Pour caractériser davantage le système ici exposé, bornons-nous à indiquer encore une série de problèmes et de difficultés soulevés par le système. — Il est question de Dieu ou de la substance comme d'une cause efficiente; bien que la forme temporelle ne doive se dire que des modes, de la natura naturata, et non de la substance, de la natura naturans. Cela tient à la confusion indiquée de raison et de cause. — Il existe deux rapports de causalité: l'un entre les modes, rapport extérieur, transcendant, et l'autre entre la substance et les modes, rapport immanent.
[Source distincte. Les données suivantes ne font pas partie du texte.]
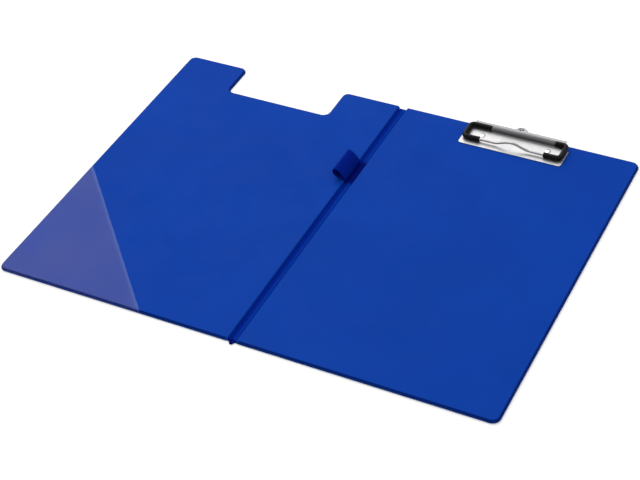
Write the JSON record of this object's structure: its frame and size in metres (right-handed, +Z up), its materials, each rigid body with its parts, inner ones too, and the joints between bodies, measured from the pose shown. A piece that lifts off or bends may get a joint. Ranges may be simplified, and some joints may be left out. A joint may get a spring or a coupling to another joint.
{
  "type": "foldover clipboard",
  "caption": "Foldover clipboard in blue PVC over board: notched cover, folding spine, corner pocket, pen loop and sprung wire clip.",
  "frame": {"origin": "on the spine's centre line, half way up the panels, at the underside that lies on the table", "axes": "+X from the cover across the spine to the back board, +Y up the page towards the clip, +Z up from the table out of the writing face"},
  "size_m": [0.466, 0.3461, 0.0136],
  "materials": {
    "blue_pvc": "satin, very fine leather-like emboss",
    "loop_pvc": "satin",
    "greyboard": "plain",
    "clear_film": "glossy clear PVC film",
    "chrome_plate": "bright plated",
    "black_sleeve": "satin black PVC tube"
  },
  "bodies": {
    "back": {"outer_sheet_back": "blue_pvc", "back_board": "greyboard", "face_sheet_back": "blue_pvc", "clip_base_plate": "chrome_plate", "clip_hinge_tube": "chrome_plate", "rivet_left": "chrome_plate", "rivet_right": "chrome_plate", "rivet_washer_left": "chrome_plate", "rivet_washer_right": "chrome_plate"},
    "spine": {"outer_sheet_spine": "blue_pvc", "face_sheet_spine": "blue_pvc"},
    "cover": {"outer_sheet_cover": "blue_pvc", "cover_board": "greyboard", "face_sheet_cover": "blue_pvc", "corner_pocket": "clear_film"},
    "loop": {"pen_loop": "loop_pvc"},
    "bail": {"wire_bail": "chrome_plate", "grip_sleeve_left": "black_sleeve", "grip_sleeve_right": "black_sleeve"}
  },
  "joints": [
    {"name": "back_fold", "type": "hinge", "parent": "spine", "child": "back", "pos_m": [0.0034, 0, 0.0005], "axis": [0, -1, 0], "range_deg": [-90, 90]},
    {"name": "cover_fold", "type": "hinge", "parent": "spine", "child": "cover", "pos_m": [-0.0034, 0, 0.0005], "axis": [0, 1, 0], "range_deg": [-90, 90], "deforming": ["pen_loop"]},
    {"name": "pen_loop_lean", "type": "hinge", "parent": "cover", "child": "loop", "pos_m": [-0.0034, 0.06375, 0.0034], "axis": [0, 1, 0], "range_deg": [-45, 45]},
    {"name": "bail_lift", "type": "hinge", "parent": "back", "child": "bail", "pos_m": [0.11865, 0.1648, 0.006], "axis": [-1, 0, 0], "range_deg": [0, 95], "stiffness_Nm_per_rad": 0.12, "springref_deg": -68.75}
  ],
  "couplings": [
    {"joint": "pen_loop_lean", "follows": "cover_fold", "ratio": -0.4667}
  ]
}
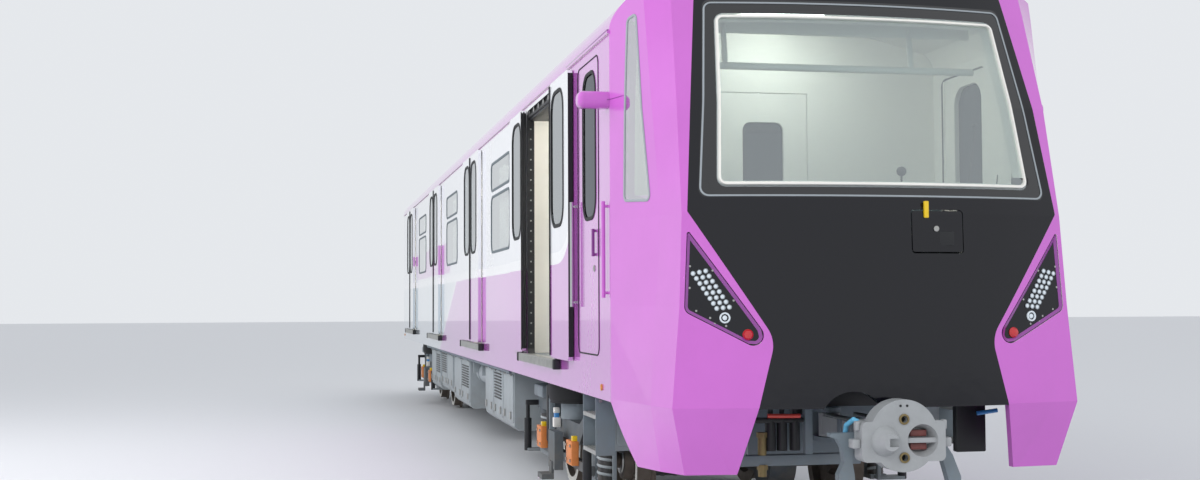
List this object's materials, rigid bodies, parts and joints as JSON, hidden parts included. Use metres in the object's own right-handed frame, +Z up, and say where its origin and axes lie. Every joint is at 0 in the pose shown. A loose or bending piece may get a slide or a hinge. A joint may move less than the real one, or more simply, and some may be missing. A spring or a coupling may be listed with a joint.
{
  "type": "metro train head car",
  "caption": "Metro head car with a driver's cab, two bogies, sliding double doors, automatic coupler and a gangway end.",
  "frame": {"origin": "under the middle of the car, at the lowest points of the wheel flanges", "axes": "+Z up, -Y towards the cab end, +X to the right seen from in front of the cab"},
  "size_m": [3.08, 20.215, 3.71],
  "materials": {
    "body_side_paint": "gloss",
    "roof_paint": "satin",
    "mask_lacquer": "gloss",
    "black_panel": "gloss",
    "clear_glass": "gloss",
    "lamp_lens": "gloss",
    "underframe_paint": "satin",
    "case_paint": "satin",
    "bogie_paint": "satin",
    "wheel_steel": "machined",
    "spring_rubber": "matte",
    "coupler_steel": "satin",
    "bellows_rubber": "matte",
    "interior_panel": "satin",
    "desk_plastic": "matte",
    "seat_fabric": "woven",
    "rail_steel": "brushed",
    "sill_alloy": "ribbed"
  },
  "bodies": {
    "body": {"underframe": "underframe_paint", "side_wall_left": "body_side_paint", "side_wall_right": "body_side_paint", "roof_shell": "roof_paint", "rear_end_wall": "body_side_paint", "gangway_bellows": "bellows_rubber", "cab_mask": "mask_lacquer", "front_panel": "black_panel", "windscreen": "clear_glass", "cab_side_glass": "clear_glass", "saloon_glass": "clear_glass", "lamp_clusters": "lamp_lens", "camera_pods": "mask_lacquer", "cab_handrails": "rail_steel", "cab_steps": "underframe_paint", "door_sills": "sill_alloy", "door_headers": "interior_panel", "cab_bulkhead": "interior_panel", "driver_desk": "desk_plastic", "driver_seat": "seat_fabric", "saloon_benches": "seat_fabric", "grab_rails": "rail_steel", "roof_units": "case_paint", "equipment_cases": "case_paint", "air_tanks": "case_paint", "coupler_carriers": "underframe_paint"},
    "bogie_front": {"bogie_frame_front": "bogie_paint", "suspension_front": "spring_rubber", "traction_drive_front": "bogie_paint", "shoe_gear_front": "bogie_paint"},
    "wheelset_front_leading": {"wheelset_front_leading": "wheel_steel"},
    "wheelset_front_trailing": {"wheelset_front_trailing": "wheel_steel"},
    "bogie_rear": {"bogie_frame_rear": "bogie_paint", "suspension_rear": "spring_rubber", "traction_drive_rear": "bogie_paint", "shoe_gear_rear": "bogie_paint"},
    "wheelset_rear_leading": {"wheelset_rear_leading": "wheel_steel"},
    "wheelset_rear_trailing": {"wheelset_rear_trailing": "wheel_steel"},
    "coupler_front": {"front_coupler": "coupler_steel"},
    "coupler_rear": {"rear_coupler": "coupler_steel"},
    "cab_door_left": {"cab_door_left": "mask_lacquer"},
    "cab_door_right": {"cab_door_right": "mask_lacquer"},
    "bulkhead_door": {"bulkhead_door": "interior_panel"},
    "front_flap": {"front_flap": "black_panel"},
    "leaf_left_1_front": {"leaf_left_1_front": "body_side_paint"},
    "leaf_left_1_rear": {"leaf_left_1_rear": "body_side_paint"},
    "leaf_left_2_front": {"leaf_left_2_front": "body_side_paint"},
    "leaf_left_2_rear": {"leaf_left_2_rear": "body_side_paint"},
    "leaf_left_3_front": {"leaf_left_3_front": "body_side_paint"},
    "leaf_left_3_rear": {"leaf_left_3_rear": "body_side_paint"},
    "leaf_left_4_front": {"leaf_left_4_front": "body_side_paint"},
    "leaf_left_4_rear": {"leaf_left_4_rear": "body_side_paint"},
    "leaf_right_1_front": {"leaf_right_1_front": "body_side_paint"},
    "leaf_right_1_rear": {"leaf_right_1_rear": "body_side_paint"},
    "leaf_right_2_front": {"leaf_right_2_front": "body_side_paint"},
    "leaf_right_2_rear": {"leaf_right_2_rear": "body_side_paint"},
    "leaf_right_3_front": {"leaf_right_3_front": "body_side_paint"},
    "leaf_right_3_rear": {"leaf_right_3_rear": "body_side_paint"},
    "leaf_right_4_front": {"leaf_right_4_front": "body_side_paint"},
    "leaf_right_4_rear": {"leaf_right_4_rear": "body_side_paint"}
  },
  "joints": [
    {"name": "bogie_front_yaw", "type": "hinge", "parent": "body", "child": "bogie_front", "pos_m": [0, -5.7625, 0.63], "axis": [0, 0, 1], "range_deg": [-6, 6]},
    {"name": "wheelset_front_leading_spin", "type": "hinge", "parent": "bogie_front", "child": "wheelset_front_leading", "pos_m": [0, -6.8475, 0.46], "axis": [1, 0, 0], "continuous": true},
    {"name": "wheelset_front_trailing_spin", "type": "hinge", "parent": "bogie_front", "child": "wheelset_front_trailing", "pos_m": [0, -4.6775, 0.46], "axis": [1, 0, 0], "continuous": true},
    {"name": "bogie_rear_yaw", "type": "hinge", "parent": "body", "child": "bogie_rear", "pos_m": [0, 6.8375, 0.63], "axis": [0, 0, 1], "range_deg": [-6, 6]},
    {"name": "wheelset_rear_leading_spin", "type": "hinge", "parent": "bogie_rear", "child": "wheelset_rear_leading", "pos_m": [0, 5.7525, 0.46], "axis": [1, 0, 0], "continuous": true},
    {"name": "wheelset_rear_trailing_spin", "type": "hinge", "parent": "bogie_rear", "child": "wheelset_rear_trailing", "pos_m": [0, 7.9225, 0.46], "axis": [1, 0, 0], "continuous": true},
    {"name": "coupler_front_swing", "type": "hinge", "parent": "body", "child": "coupler_front", "pos_m": [0, -8.8625, 0.858], "axis": [0, 0, 1], "range_deg": [-15, 15]},
    {"name": "coupler_rear_swing", "type": "hinge", "parent": "body", "child": "coupler_rear", "pos_m": [0, 8.9575, 0.858], "axis": [0, 0, 1], "range_deg": [-12, 12]},
    {"name": "cab_door_left_hinge", "type": "hinge", "parent": "body", "child": "cab_door_left", "pos_m": [-1.304, -7.7375, 2.23], "axis": [0, 0, 1], "range_deg": [0, 85]},
    {"name": "cab_door_right_hinge", "type": "hinge", "parent": "body", "child": "cab_door_right", "pos_m": [1.304, -7.7375, 2.23], "axis": [0, 0, -1], "range_deg": [0, 85]},
    {"name": "bulkhead_door_hinge", "type": "hinge", "parent": "body", "child": "bulkhead_door", "pos_m": [-0.312, -7.5625, 2.13], "axis": [0, 0, 1], "range_deg": [0, 90]},
    {"name": "front_flap_hinge", "type": "hinge", "parent": "body", "child": "front_flap", "pos_m": [0.315, -9.7763, 1.891], "axis": [0.9978, 0.0663, 0], "range_deg": [0, 100]},
    {"name": "door_left_1_front_slide", "type": "slide", "parent": "body", "child": "leaf_left_1_front", "axis": [0, -1, 0], "range_m": [-0.7, 0]},
    {"name": "door_left_1_rear_slide", "type": "slide", "parent": "body", "child": "leaf_left_1_rear", "axis": [0, 1, 0], "range_m": [-0.7, 0]},
    {"name": "door_left_2_front_slide", "type": "slide", "parent": "body", "child": "leaf_left_2_front", "axis": [0, -1, 0], "range_m": [0, 0.7]},
    {"name": "door_left_2_rear_slide", "type": "slide", "parent": "body", "child": "leaf_left_2_rear", "axis": [0, 1, 0], "range_m": [0, 0.7]},
    {"name": "door_left_3_front_slide", "type": "slide", "parent": "body", "child": "leaf_left_3_front", "axis": [0, -1, 0], "range_m": [0, 0.7]},
    {"name": "door_left_3_rear_slide", "type": "slide", "parent": "body", "child": "leaf_left_3_rear", "axis": [0, 1, 0], "range_m": [0, 0.7]},
    {"name": "door_left_4_front_slide", "type": "slide", "parent": "body", "child": "leaf_left_4_front", "axis": [0, -1, 0], "range_m": [0, 0.7]},
    {"name": "door_left_4_rear_slide", "type": "slide", "parent": "body", "child": "leaf_left_4_rear", "axis": [0, 1, 0], "range_m": [0, 0.7]},
    {"name": "door_right_1_front_slide", "type": "slide", "parent": "body", "child": "leaf_right_1_front", "axis": [0, -1, 0], "range_m": [0, 0.7]},
    {"name": "door_right_1_rear_slide", "type": "slide", "parent": "body", "child": "leaf_right_1_rear", "axis": [0, 1, 0], "range_m": [0, 0.7]},
    {"name": "door_right_2_front_slide", "type": "slide", "parent": "body", "child": "leaf_right_2_front", "axis": [0, -1, 0], "range_m": [0, 0.7]},
    {"name": "door_right_2_rear_slide", "type": "slide", "parent": "body", "child": "leaf_right_2_rear", "axis": [0, 1, 0], "range_m": [0, 0.7]},
    {"name": "door_right_3_front_slide", "type": "slide", "parent": "body", "child": "leaf_right_3_front", "axis": [0, -1, 0], "range_m": [0, 0.7]},
    {"name": "door_right_3_rear_slide", "type": "slide", "parent": "body", "child": "leaf_right_3_rear", "axis": [0, 1, 0], "range_m": [0, 0.7]},
    {"name": "door_right_4_front_slide", "type": "slide", "parent": "body", "child": "leaf_right_4_front", "axis": [0, -1, 0], "range_m": [0, 0.7]},
    {"name": "door_right_4_rear_slide", "type": "slide", "parent": "body", "child": "leaf_right_4_rear", "axis": [0, 1, 0], "range_m": [0, 0.7]}
  ],
  "couplings": [
    {"joint": "door_left_1_rear_slide", "follows": "door_left_1_front_slide", "ratio": 1},
    {"joint": "door_left_2_rear_slide", "follows": "door_left_2_front_slide", "ratio": 1},
    {"joint": "door_left_3_rear_slide", "follows": "door_left_3_front_slide", "ratio": 1},
    {"joint": "door_left_4_rear_slide", "follows": "door_left_4_front_slide", "ratio": 1},
    {"joint": "door_right_1_rear_slide", "follows": "door_right_1_front_slide", "ratio": 1},
    {"joint": "door_right_2_rear_slide", "follows": "door_right_2_front_slide", "ratio": 1},
    {"joint": "door_right_3_rear_slide", "follows": "door_right_3_front_slide", "ratio": 1},
    {"joint": "door_right_4_rear_slide", "follows": "door_right_4_front_slide", "ratio": 1}
  ]
}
Comment concilier ces deux rapports de causalité ? — L'unité de la substance et la multiplicité des attributs et des modes ne sont pas mis en harmonie; il n'est pas répondu à la question de savoir comment la substance une peut se présenter sous des points de vue différents, ou comment de la substance unique peut découler une infinité d'effets. — Et quand chez Spinoza les concepts de substance, de nature et de Dieu coincident, il introduit par le mot de «Dieu» une détermination qualitative qui n'est fondée que parce que la perfection est définie par lui réalité; il n'examine pas davantage si cette définition peut se soutenir et en un autre point de son exposé — comme nous le verrons par la suite — il va même jusqu'à établit un concept de la perfection d'après lequel toute réalité n'est pas parfaite. — Ainsi le système spéculatif le plus hardi laisse lui-même suffisamment de questions sans réponse. La grandeur de Spinoza fut d'avoir développé résolument cette pensée, que l'existence doit être rationnelle; il en conclut que son essence doit être l'identité, l'unité absolue. Logiquement il n'aurait dû avoir à vrai dire au lieu de plusieurs principes fondamentaux systématiques qu'un principe fondamental unique, la substance. Peut-être est-il possible de s'élever jusqu'à cette notion — mais une fois atteinte on ne peut plus en descendre. — Ces objections au système de Spinoza ne portent pas sur la tendance; sur le sens essentiel de sa pensée, mais elles sont en majeure partie suscitées par le procédé dogmatique qu'il emploie.